GUIDANCE FOR RESPONSIBLE ORGANISATIONS
So what should responsible businesses and their leaders do now? For many organisations, the instinct in the face of emerging risk is to wait for clearer science, for regulatory direction, or for competitors to move first. But the history of environmental and health-related crises suggests that delay often carries the greatest long-term cost.
A more responsible approach, however, is structured, deliberate and forward-looking. Responsible leaders should instead consider the following:
1. Understand your exposure
The starting point is visibility. Businesses need to look beyond immediate operations to identify where micro- and nanoplastics may enter products, processes and environments, from raw materials and packaging to water systems and end use. For many companies, this will reveal that exposure is not isolated, but systemic.
2. Map and assess supply chain risk
Nanoplastics are often generated upstream. Synthetic materials, textiles, tyres, coatings and plastic packaging are all potential sources. Mapping these inputs is not simply a compliance exercise; it is a way of identifying where future risk and accountability may emerge.
3. Invest in safer materials and innovation
Early investment in alternative materials, improved filtration technologies and circular design approaches can reduce exposure at source. Companies that act now are not only mitigating risk, but positioning themselves ahead of regulatory and market shifts.

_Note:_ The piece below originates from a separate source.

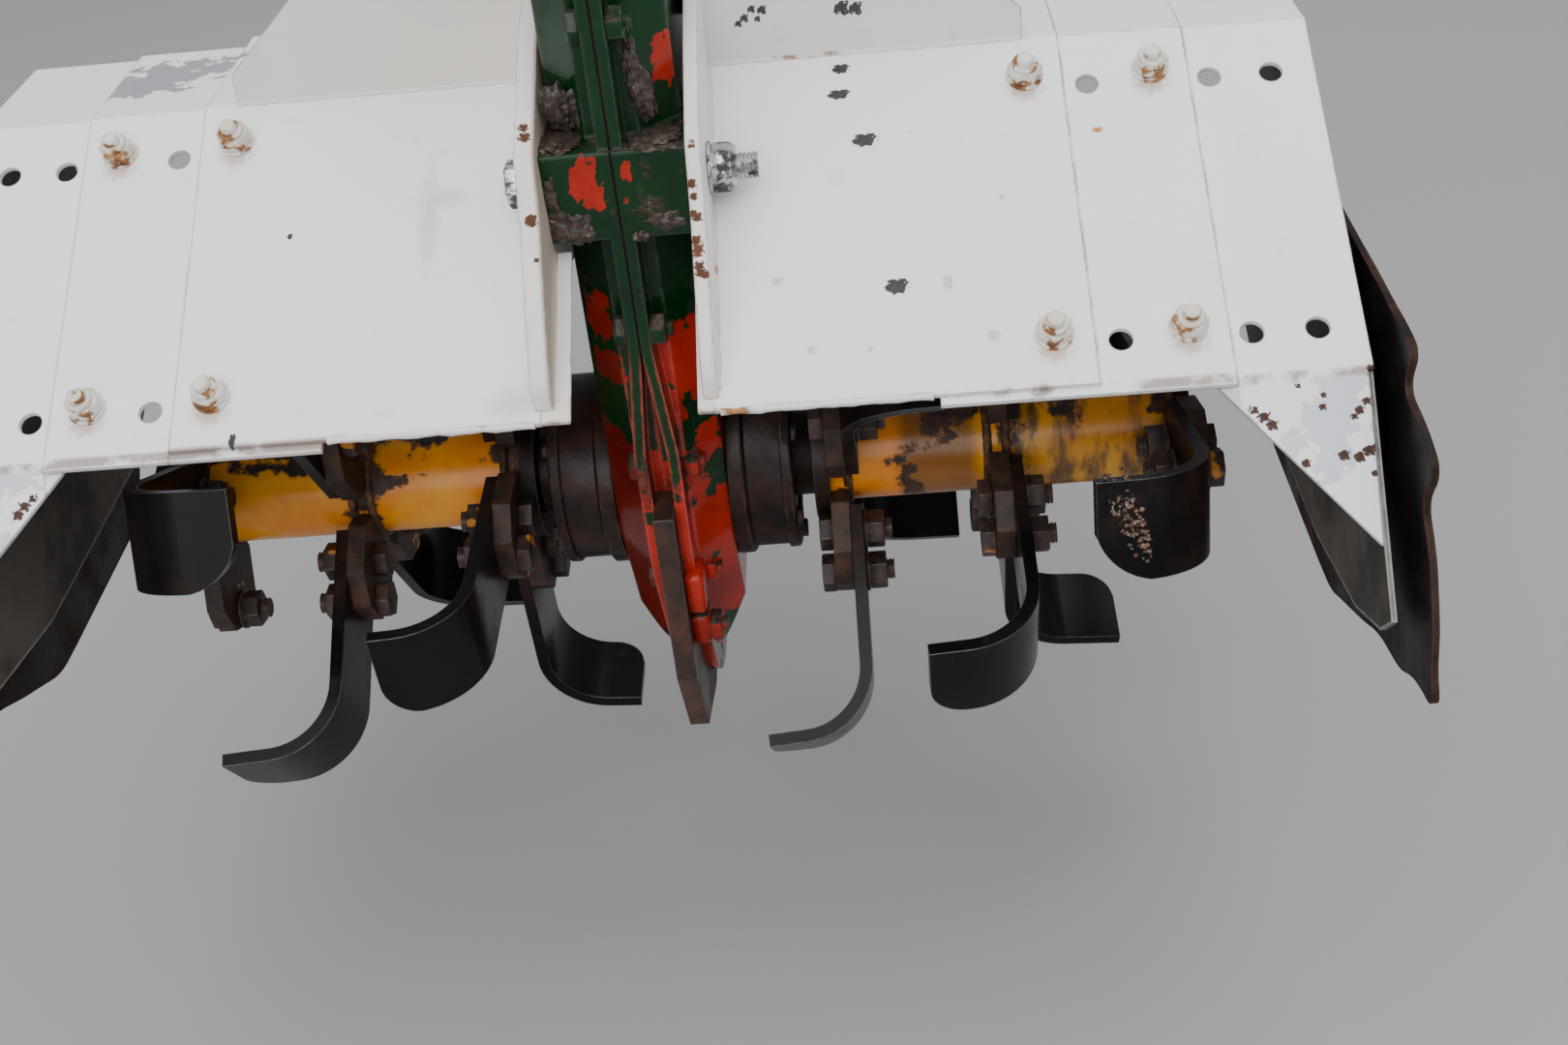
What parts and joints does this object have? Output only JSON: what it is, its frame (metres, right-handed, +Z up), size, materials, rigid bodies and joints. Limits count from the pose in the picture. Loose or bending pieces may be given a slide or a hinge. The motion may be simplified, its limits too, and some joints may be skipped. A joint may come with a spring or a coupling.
{
  "type": "row-crop rotavator unit",
  "caption": "Row unit of an inter-row rotavator: upright chain case with a cutting shoe, L-blade rotor on both sides, and a bolted sheet hood with side shields.",
  "frame": {"origin": "centre of the toolbar plate's top face", "axes": "+X along the rotor axis to the right, +Y away from the side that the hood slopes to, +Z up"},
  "size_m": [0.835, 0.5044, 0.7204],
  "materials": {
    "case_paint": "worn paint",
    "hub_iron": "rusty",
    "frame_paint": "worn paint",
    "worn_steel": "rusty, worn",
    "zinc_steel": "zinc plated",
    "shield_steel": "dark, rusty rim",
    "hood_white": "stained white paint",
    "hood_grey": "stained paint",
    "rotor_paint": "chipped orange paint",
    "blade_steel": "worn dark steel",
    "bright_steel": "satin"
  },
  "bodies": {
    "root": {"toolbar_plate": "frame_paint", "cutting_shoe": "worn_steel", "rear_cross_bolt": "zinc_steel", "front_cross_bolt": "zinc_steel", "case_half_left": "case_paint", "case_half_right": "case_paint", "bearing_hub_left": "hub_iron", "bearing_hub_right": "hub_iron", "drive_cover_left": "frame_paint", "drive_cover_right": "frame_paint", "hood_inner_plate_left": "hood_white", "hood_inner_plate_right": "hood_white", "hood_main_sheet_left": "hood_white", "hood_main_sheet_right": "hood_white", "hood_middle_extension_left": "hood_white", "hood_middle_extension_right": "hood_white", "hood_outer_extension_left": "hood_grey", "hood_outer_extension_right": "hood_grey", "hood_rib_left": "hood_white", "hood_rib_right": "hood_white", "hood_end_wall_left": "hood_grey", "hood_end_wall_right": "hood_grey", "side_shield_left": "shield_steel", "side_shield_right": "shield_steel"},
    "drive_hub": {"drive_hub": "bright_steel"},
    "rotor": {"rotor_shaft": "case_paint", "rotor_tube_left": "rotor_paint", "rotor_tube_right": "rotor_paint", "blades_left_inner": "blade_steel", "blades_left_middle": "blade_steel", "blades_left_end": "blade_steel", "blades_right_inner": "blade_steel", "blades_right_middle": "blade_steel", "blades_right_end": "blade_steel"}
  },
  "joints": [
    {"name": "drive_turn", "type": "hinge", "parent": "root", "child": "drive_hub", "pos_m": [0, 0, -0.099], "axis": [1, 0, 0], "continuous": true},
    {"name": "rotor_turn", "type": "hinge", "parent": "root", "child": "rotor", "pos_m": [0, 0, -0.519], "axis": [1, 0, 0], "continuous": true}
  ],
  "couplings": [
    {"joint": "rotor_turn", "follows": "drive_turn", "ratio": 0.8}
  ]
}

4. Strengthen transparency and disclosure
As scientific understanding evolves, expectations are changing. Investors, regulators and consumers increasingly expect companies to demonstrate transparency and awareness of emerging risks, even where formal standards are not yet in place. Proactive disclosure builds trust and reduces the risk of future reputational damage.
5. Avoid greenwashing and greenhushing
As awareness of environmental and health risks grows, so too does scrutiny of how companies communicate their response. Overstating progress or making unsubstantiated claims – often described as ‘greenwashing’ – carries increasing reputational and regulatory risk. But the opposite response, sometimes referred to as ‘greenhushing,’ where companies avoid communicating altogether, can be equally problematic.
Silence does not eliminate risk. It can increase mistrust. For emerging issues such as nanoplastics, where scientific understanding is still evolving, the most effective approach is neither exaggeration nor avoidance, but transparency grounded in evidence. Responsible businesses should communicate clearly about what they know, what they do not yet know, and what they are doing to address the issue.
6. Engage in shaping standards and policy
Businesses that participate in the development of emerging frameworks – working with scientists, regulators and industry peers – are more likely to influence outcomes than those that respond after the fact. Engagement is not optional; it is part of responsible leadership.
7. Integrate contamination risk into ESG strategy
Beyond carbon and climate, issues of material safety, human exposure and long-term health impact are becoming central to ESG. Treating nanoplastics as an emerging priority ensures that risk management reflects the full scope of environmental and social impact.
8. Prepare for regulation and potential liability
The trajectory of past environmental risks suggests that early scientific concern can evolve into regulatory action and litigation. Scenario planning – including potential compliance requirements, product reformulation and legal exposure – is essential for long-term resilience.
9. Recognise responsibility beyond compliance
Ultimately, this is not just a technical or regulatory challenge. If business activities contribute – even indirectly – to human exposure, then responsibility extends beyond meeting minimum standards. It includes actively seeking to understand, reduce and, where possible, prevent harm.